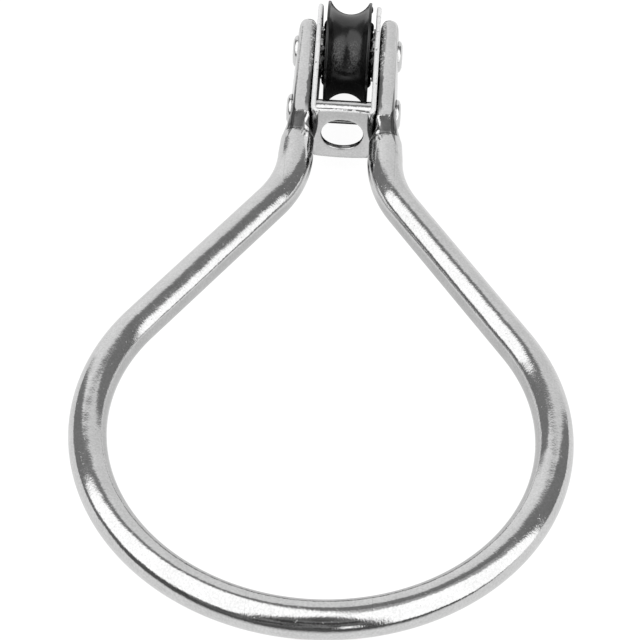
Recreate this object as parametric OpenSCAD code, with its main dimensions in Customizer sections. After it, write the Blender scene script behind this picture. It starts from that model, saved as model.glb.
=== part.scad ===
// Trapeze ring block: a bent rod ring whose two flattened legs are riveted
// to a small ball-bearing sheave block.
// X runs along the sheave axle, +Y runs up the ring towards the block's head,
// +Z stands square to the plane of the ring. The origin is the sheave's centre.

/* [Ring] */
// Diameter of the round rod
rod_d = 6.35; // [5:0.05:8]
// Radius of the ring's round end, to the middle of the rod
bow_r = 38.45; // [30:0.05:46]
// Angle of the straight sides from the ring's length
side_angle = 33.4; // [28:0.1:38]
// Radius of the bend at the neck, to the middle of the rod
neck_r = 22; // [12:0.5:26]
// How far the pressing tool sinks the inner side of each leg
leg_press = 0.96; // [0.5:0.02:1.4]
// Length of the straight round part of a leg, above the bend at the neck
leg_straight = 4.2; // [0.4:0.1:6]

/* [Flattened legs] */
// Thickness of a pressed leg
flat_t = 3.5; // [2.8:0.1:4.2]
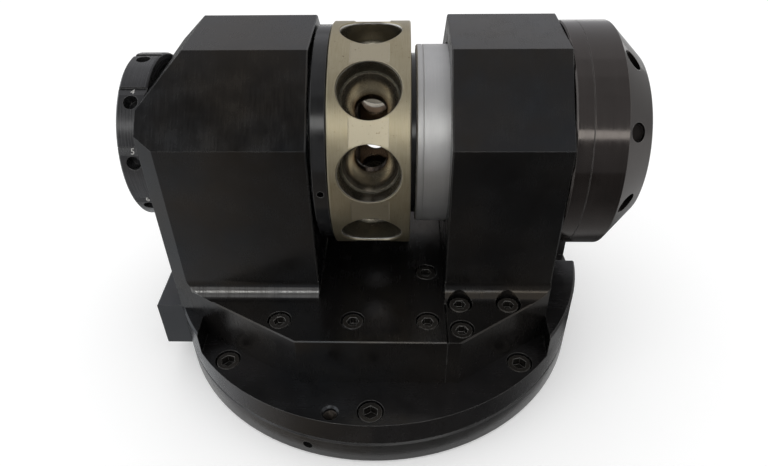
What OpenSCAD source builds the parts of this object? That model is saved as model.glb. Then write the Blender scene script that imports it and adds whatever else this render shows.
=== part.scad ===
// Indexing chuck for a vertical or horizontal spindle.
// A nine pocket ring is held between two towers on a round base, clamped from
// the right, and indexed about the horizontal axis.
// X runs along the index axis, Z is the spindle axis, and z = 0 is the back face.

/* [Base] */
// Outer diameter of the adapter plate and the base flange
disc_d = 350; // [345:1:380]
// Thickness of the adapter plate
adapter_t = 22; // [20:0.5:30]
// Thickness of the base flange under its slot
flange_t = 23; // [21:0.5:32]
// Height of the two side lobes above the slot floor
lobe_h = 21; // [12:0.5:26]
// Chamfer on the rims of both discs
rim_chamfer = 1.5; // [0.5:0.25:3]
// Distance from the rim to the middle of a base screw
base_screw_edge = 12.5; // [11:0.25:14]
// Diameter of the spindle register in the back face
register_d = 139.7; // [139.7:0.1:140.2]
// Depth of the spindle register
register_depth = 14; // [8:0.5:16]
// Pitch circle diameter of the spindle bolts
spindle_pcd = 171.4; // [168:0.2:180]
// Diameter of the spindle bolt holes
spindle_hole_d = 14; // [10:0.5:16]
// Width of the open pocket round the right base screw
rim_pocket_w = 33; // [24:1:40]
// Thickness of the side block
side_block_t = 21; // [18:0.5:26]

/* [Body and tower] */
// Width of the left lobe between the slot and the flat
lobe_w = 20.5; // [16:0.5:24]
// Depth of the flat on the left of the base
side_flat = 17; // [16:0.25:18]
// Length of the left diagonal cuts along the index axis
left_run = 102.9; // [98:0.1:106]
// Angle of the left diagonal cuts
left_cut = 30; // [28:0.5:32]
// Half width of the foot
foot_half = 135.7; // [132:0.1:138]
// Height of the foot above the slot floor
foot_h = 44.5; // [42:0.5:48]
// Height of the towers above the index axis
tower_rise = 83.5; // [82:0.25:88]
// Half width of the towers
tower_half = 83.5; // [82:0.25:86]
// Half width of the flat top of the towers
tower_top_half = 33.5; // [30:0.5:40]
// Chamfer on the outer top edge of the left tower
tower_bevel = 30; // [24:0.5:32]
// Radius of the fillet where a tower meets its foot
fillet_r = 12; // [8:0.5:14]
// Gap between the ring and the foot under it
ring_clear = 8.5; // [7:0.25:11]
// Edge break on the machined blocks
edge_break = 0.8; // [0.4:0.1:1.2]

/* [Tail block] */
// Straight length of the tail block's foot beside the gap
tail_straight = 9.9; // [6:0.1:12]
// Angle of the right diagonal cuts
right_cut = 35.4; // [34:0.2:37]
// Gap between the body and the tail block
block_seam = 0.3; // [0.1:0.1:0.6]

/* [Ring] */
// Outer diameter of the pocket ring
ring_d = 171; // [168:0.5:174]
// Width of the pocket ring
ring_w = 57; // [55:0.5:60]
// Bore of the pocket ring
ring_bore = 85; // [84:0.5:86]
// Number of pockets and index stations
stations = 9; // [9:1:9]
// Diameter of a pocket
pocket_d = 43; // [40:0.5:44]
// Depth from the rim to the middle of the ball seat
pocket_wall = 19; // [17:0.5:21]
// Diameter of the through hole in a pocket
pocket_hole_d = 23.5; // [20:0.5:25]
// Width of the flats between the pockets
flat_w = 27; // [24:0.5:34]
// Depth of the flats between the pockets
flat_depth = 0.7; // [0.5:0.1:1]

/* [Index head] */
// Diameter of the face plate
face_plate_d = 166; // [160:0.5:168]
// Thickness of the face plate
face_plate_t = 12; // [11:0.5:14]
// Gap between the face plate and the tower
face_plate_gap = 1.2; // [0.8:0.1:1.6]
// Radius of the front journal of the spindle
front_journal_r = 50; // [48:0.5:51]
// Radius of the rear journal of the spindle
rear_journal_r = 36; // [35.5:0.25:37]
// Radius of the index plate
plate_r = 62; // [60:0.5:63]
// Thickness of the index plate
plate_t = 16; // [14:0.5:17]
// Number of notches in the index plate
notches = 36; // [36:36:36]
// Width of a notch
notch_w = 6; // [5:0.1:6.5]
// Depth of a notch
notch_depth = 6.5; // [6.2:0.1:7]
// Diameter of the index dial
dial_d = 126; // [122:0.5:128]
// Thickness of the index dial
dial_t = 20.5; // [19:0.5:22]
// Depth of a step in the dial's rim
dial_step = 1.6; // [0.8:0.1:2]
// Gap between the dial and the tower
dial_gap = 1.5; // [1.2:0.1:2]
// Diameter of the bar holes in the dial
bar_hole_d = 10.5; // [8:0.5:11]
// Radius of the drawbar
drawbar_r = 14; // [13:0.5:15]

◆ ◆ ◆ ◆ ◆

◆ AIM OF THE EXERCISE: Please copy, word for word, every line from the first line of the records through the line containing "the back face.", with both of those lines included and nothing else.

◆ FINAL ANSWER:
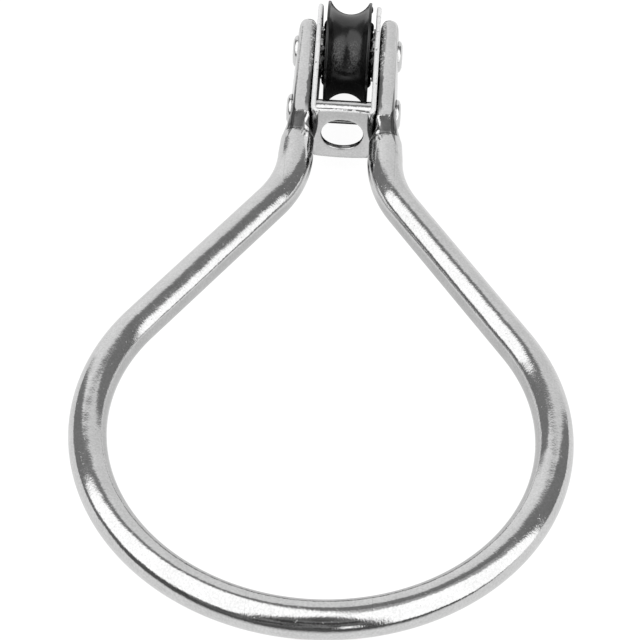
Recreate this object as parametric OpenSCAD code, with its main dimensions in Customizer sections. After it, write the Blender scene script behind this picture. It starts from that model, saved as model.glb.
=== part.scad ===
// Trapeze ring block: a bent rod ring whose two flattened legs are riveted
// to a small ball-bearing sheave block.
// X runs along the sheave axle, +Y runs up the ring towards the block's head,
// +Z stands square to the plane of the ring. The origin is the sheave's centre.

/* [Ring] */
// Diameter of the round rod
rod_d = 6.35; // [5:0.05:8]
// Radius of the ring's round end, to the middle of the rod
bow_r = 38.45; // [30:0.05:46]
// Angle of the straight sides from the ring's length
side_angle = 33.4; // [28:0.1:38]
// Radius of the bend at the neck, to the middle of the rod
neck_r = 22; // [12:0.5:26]
// How far the pressing tool sinks the inner side of each leg
leg_press = 0.96; // [0.5:0.02:1.4]
// Length of the straight round part of a leg, above the bend at the neck
leg_straight = 4.2; // [0.4:0.1:6]

/* [Flattened legs] */
// Thickness of a pressed leg
flat_t = 3.5; // [2.8:0.1:4.2]
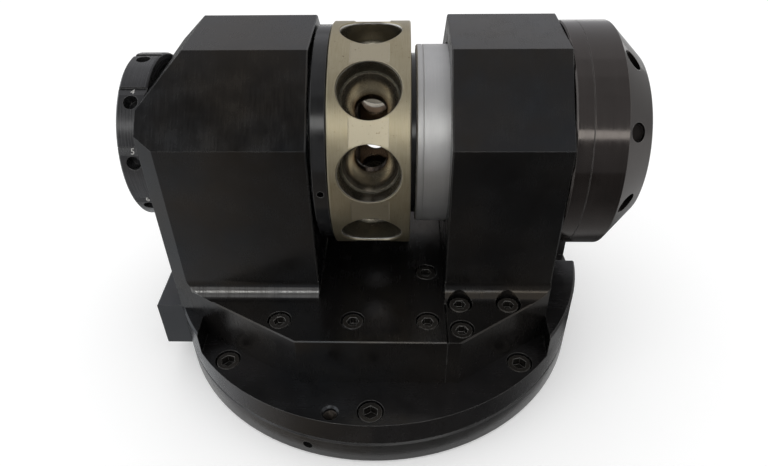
What OpenSCAD source builds the parts of this object? That model is saved as model.glb. Then write the Blender scene script that imports it and adds whatever else this render shows.
=== part.scad ===
// Indexing chuck for a vertical or horizontal spindle.
// A nine pocket ring is held between two towers on a round base, clamped from
// the right, and indexed about the horizontal axis.
// X runs along the index axis, Z is the spindle axis, and z = 0 is the back face.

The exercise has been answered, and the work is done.